There's some music that's too large for labels. And while many are generous with their use of the terms indie rock and chamber pop, neither one would quite do to describe the music of the Revolutionary Army of the Infant Jesus. The Liverpool-based outfit have released a new album, Songs of Yearning, on Occultation Recordings, which transcends easy categorization. What's here is The Big Music, to borrow a phrase from Mike Scott, and it's big in the sense of both instrumentation and risks undertaken.
Songs of Yearning conjures up a mood and largely sustains it. More modern classical music than anything else, numbers like "Avatars" and "Ave Maria" suggest a religious awakening, or at least an awareness of the divine. A track like "Vespers", however, takes that mood and adds an element of unease to it. Building and surging, the cut recalls for me so many from the Children of God-era of Swans, with the vocals here pairing well with the guitar-scratches underneath the melody. Elsewhere, "Paradise" and the title track make a listener think of Gorecki and Taverner and other modern composers, the compositions here approaching a similar degree of holiness without the pretension. That style is perfected on the longest selection on Songs of Yearning, "Belonging/O Nata Lux", an elegant and elegiac journey through sadness, stillness, and reverence (of a sort). Producer Nick Halliwell wisely uses a light touch here, with the whole project sounding like a performance captured to tape late at night.

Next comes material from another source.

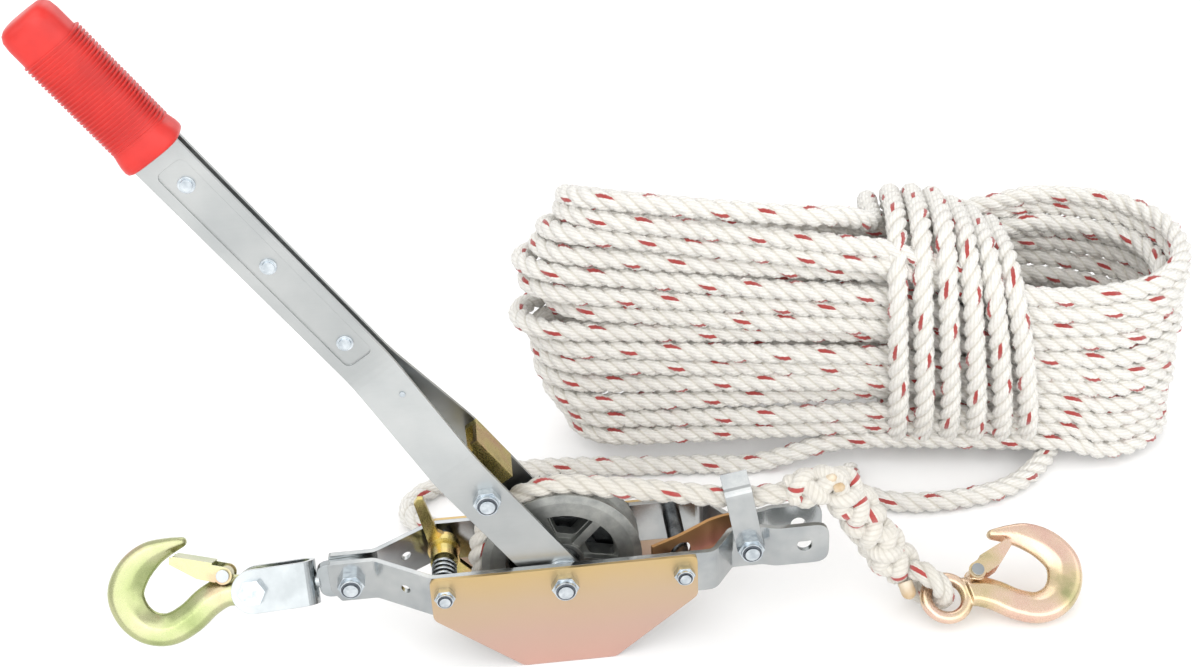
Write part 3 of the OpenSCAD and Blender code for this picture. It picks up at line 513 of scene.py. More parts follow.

While compositions on Songs of Yearning are sung in multiple languages, the more straightforward bonus album, Nocturnes seems less cryptic altogether. It's a largely mournful collection, but the tracks work well together, with a listener drawn further and further into the void, to contemplate the vastness of it. The players here -- Paul Boyce (clarinet, keyboards, voice), Jon Egan (harmonium, other keyboards, voice), Leslie Hampson (percussion, guitar, keyboards, voice), Elisa Carew (cello), Hannah Harper (flute, piano), Jessie Main (voice), and Zander Mavor (bass, guitar) -- all deserve credit for understanding musical restraint, and how powerful silence can be.
On both releases, the Revolutionary Army of the Infant Jesus rarely create a ruckus, but they do occasionally stir up something that sounds like a hint of chaos. That hint percolates throughout both Songs of Yearning and Nocturnes, and it's that hint of something unseemly about to surface that gives this an edge. For all the contemplation of the eternal here, there's an undercurrent that makes this gently unsettling.
Songs of Yearning and Nocturnes are out now via Occultation Recordings.